GUSA Senate Campaigns Kick Off
Published: Friday, September 20, 2013
Updated: Friday, September 20, 2013 02:09
Campaigns for the Georgetown University Student Association senate kicked off Thursday, with 77 students vying for 28 seats this year.
Unlike last year when three seats were left unfilled, enough candidates are running this year for all districts. Candidates in three districts — LXR Hall, off-campus and townhouses — are uncontested.
This year’s race showed a continuation of a trend from previous years, with nearly half of the 77 candidates competing for six seats in the two freshman-only districts. The Harbin and Darnall district has 20 candidates, while the New South and Village C West district has 16 candidates.
This is the second election since the GUSA senate went through a redistricting reform, which combined certain districts into jurisdictions with multiple member representation and adjusted the number of seats to ensure each district was a similar size.
Last fall, 66 candidates ran compared to this year’s 77. Election Commission Chair Ethan Chess (COL ’14) attributed the increase to a rising interest in campus issues.
“I think there’s a build-up of numbers each year,” Chess said. “It would continue to increase even from now on. It’s a good sign that students are interested in getting involved.”
GUSA President Nate Tisa (SFS ’14) agreed and said that GUSA representatives in both the senate and the executive are increasingly diverse.
“We prioritized reaching out to all students to make running for the senate accessible and appealing to people of every background,” Tisa said. “The success of diverse groups represented in GUSA last year have really spurred more people to be interested in getting involved.”
Last Saturday, the American Association of University Women partnered with Georgetown to hold the second annual Elect Her conference to encourage female students to run for the GUSA senate.
Fourteen senators are running for re-election, most of whom expressed high hopes to continue their work from last year now that they are more familiar with the university’s bureaucratic process.
Abby Cooner (SFS ’16), a current senator running for re-election, said she pushed to allow students to swipe a meal at Einstein Brother’s Bagels last spring and plans to further expand flexibility and options for food if elected.
GUSA senate Speaker and Chair of the transitional senate committee George Spyropolous (COL ’14), who is running uncontested for the townhouse district, said he would focus on regularizing the use of Blackboard Gradebook by professors during his upcoming term.
GUSA Finance and Appropriation Chair Cannon Warren (SFS ’14) and Andrew Logerfo (COL ’14), who ran unsuccessfully on a ticket for the GUSA executive in the spring, are both running for the senate.
“For me, the most important thing is to equalize the evidentiary standard on and off campus, extend the clear and convincing clause for all incidents,” Warren said, referring to the disparity between the “clear and convincing” evidentiary standard for on-campus incidents and the “more likely than not” evidentiary standard that still remains in place off campus.

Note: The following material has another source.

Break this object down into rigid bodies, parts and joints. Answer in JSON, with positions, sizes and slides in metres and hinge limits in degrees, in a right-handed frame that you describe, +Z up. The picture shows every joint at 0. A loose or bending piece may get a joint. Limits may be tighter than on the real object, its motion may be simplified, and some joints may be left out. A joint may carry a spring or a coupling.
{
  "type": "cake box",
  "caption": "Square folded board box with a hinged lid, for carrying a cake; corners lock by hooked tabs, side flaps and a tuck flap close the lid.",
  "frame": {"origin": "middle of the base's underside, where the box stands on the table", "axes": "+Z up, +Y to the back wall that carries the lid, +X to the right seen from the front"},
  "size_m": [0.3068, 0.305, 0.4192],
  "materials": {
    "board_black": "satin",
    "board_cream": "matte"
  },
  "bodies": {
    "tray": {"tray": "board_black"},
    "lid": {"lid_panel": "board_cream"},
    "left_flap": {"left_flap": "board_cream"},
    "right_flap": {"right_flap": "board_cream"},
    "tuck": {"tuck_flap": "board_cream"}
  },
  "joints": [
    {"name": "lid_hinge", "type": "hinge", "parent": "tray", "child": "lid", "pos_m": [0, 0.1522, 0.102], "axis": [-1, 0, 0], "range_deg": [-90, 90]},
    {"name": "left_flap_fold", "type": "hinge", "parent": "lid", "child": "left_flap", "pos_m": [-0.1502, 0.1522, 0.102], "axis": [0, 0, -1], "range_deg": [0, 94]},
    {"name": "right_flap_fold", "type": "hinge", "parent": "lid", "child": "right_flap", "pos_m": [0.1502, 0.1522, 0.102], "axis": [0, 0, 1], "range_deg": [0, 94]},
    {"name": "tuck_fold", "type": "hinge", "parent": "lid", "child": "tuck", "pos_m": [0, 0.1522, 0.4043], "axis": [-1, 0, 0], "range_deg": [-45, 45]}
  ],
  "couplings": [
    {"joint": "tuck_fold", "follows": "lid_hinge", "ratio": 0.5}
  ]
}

Freshman candidates in hotly contested districts also hope to rally support for their platforms. Jonathan Thrall (SFS ’17) said the student government’s prominent presence immediately caught his attention when he arrived on campus.
“My impression is that students in GUSA are really involved in all aspects of student life,” Thrall said. “The past reforms they have advocated for make me want to also have an impact on campus.”
Thrall identified the communication gap between the student government and the freshman class as a problem he hopes to tackle if elected.
“Most of us aren’t here long enough to grasp what’s going on,” he said. “I want to make sure that freshmen are involved and informed [of] what’s going on [on] campus, because things and policies that are changed now will likely have a bigger impact on freshmen because we’re here for another four years.”
Despite the asymmetric competition across freshman and upperclassman districts, Chess stressed the importance of abiding to the student government’s constitution, rather than allowing more freshmen to participate in GUSA.
“The constitution says we are required to have the seat numbers lined up with the student population,” he said. “From the Election Commission’s perspective, we have to go by the rules.”
However, Chess pointed out that senate seats and districts are re-evaluated every three years. He specifically noted that the 2010 Campus Plan agreement — which requires the university to house 90 percent of the undergraduate students by 2025 — could lead to notable decrease in off-campus student population and changes in the distribution of senate seats.